• [EXERCISE PROMPT] How many of the lines below include "axes"? Give the number and no other words.

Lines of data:
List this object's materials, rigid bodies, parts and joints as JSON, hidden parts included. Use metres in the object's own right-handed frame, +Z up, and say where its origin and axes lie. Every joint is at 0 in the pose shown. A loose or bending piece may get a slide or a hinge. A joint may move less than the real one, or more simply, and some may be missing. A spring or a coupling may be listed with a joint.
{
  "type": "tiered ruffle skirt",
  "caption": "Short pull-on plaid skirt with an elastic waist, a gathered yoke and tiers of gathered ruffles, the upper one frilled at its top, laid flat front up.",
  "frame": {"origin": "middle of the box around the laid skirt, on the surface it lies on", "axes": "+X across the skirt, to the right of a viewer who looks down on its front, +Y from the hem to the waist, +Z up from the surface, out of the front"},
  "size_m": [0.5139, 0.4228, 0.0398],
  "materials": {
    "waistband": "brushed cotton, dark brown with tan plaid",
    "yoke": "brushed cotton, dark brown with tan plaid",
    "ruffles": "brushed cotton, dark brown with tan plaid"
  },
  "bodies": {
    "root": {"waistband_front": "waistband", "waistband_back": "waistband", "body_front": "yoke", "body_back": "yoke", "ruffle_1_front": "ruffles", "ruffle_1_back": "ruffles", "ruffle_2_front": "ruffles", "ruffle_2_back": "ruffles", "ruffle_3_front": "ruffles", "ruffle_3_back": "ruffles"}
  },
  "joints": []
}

--

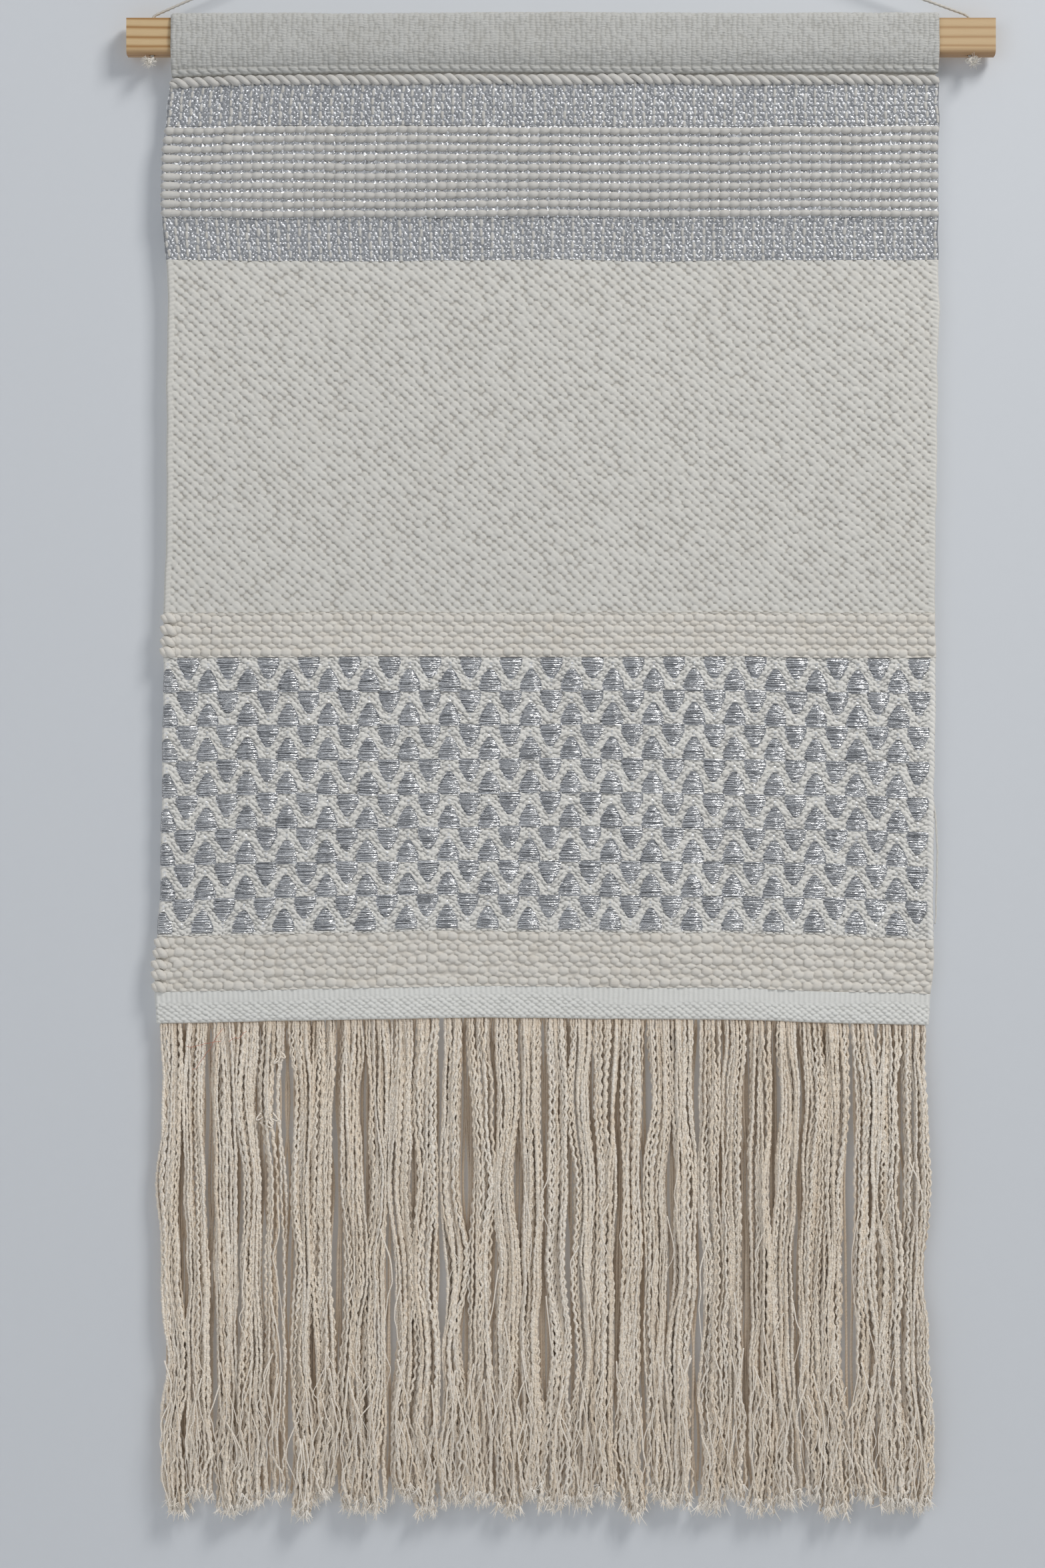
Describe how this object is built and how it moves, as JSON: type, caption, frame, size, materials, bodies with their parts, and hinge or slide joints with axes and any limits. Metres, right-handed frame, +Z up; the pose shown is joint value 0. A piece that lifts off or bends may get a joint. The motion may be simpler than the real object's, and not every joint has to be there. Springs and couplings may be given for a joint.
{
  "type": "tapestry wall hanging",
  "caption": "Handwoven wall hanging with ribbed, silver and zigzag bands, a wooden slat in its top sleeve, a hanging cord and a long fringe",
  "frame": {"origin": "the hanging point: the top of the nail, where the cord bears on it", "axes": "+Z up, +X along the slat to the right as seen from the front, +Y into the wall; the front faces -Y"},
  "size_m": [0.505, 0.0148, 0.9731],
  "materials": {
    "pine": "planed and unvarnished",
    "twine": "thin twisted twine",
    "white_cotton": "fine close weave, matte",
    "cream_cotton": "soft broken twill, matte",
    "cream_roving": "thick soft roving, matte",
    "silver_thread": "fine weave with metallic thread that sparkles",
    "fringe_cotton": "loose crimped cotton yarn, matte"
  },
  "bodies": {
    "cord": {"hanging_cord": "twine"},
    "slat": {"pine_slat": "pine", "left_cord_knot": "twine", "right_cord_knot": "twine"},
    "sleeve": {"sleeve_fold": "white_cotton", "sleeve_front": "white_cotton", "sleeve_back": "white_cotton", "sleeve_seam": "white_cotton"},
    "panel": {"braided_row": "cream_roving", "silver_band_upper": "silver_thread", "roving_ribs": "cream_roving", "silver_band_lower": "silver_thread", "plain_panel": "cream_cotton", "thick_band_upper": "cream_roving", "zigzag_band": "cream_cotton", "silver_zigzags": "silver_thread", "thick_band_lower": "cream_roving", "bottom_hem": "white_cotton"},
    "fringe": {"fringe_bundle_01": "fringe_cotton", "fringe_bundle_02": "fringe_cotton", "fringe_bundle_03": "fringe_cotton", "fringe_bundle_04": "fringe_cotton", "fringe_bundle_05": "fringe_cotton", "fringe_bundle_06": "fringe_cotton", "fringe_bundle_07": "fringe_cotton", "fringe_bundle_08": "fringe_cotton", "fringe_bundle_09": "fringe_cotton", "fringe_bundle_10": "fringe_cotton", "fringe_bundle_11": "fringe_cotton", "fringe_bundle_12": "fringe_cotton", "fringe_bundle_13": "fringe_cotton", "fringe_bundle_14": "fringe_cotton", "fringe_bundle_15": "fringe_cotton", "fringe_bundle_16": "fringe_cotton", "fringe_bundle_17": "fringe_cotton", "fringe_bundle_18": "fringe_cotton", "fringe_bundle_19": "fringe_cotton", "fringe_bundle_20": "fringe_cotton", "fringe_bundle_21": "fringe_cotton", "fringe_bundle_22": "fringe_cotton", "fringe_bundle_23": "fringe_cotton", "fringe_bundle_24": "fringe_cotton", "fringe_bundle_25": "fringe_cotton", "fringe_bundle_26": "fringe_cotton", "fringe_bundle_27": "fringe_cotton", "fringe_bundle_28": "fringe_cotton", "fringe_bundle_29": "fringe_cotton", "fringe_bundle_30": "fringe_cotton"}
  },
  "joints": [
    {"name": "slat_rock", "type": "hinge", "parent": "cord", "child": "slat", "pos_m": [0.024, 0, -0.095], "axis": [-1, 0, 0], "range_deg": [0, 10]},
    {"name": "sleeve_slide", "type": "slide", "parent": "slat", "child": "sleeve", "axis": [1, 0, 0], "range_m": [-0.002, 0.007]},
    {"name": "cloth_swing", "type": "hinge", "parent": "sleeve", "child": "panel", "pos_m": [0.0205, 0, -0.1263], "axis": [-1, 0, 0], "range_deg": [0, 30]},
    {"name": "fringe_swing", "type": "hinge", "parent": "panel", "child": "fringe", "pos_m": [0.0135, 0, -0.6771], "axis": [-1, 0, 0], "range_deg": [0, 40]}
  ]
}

• [RESULT OF THE TASK] 4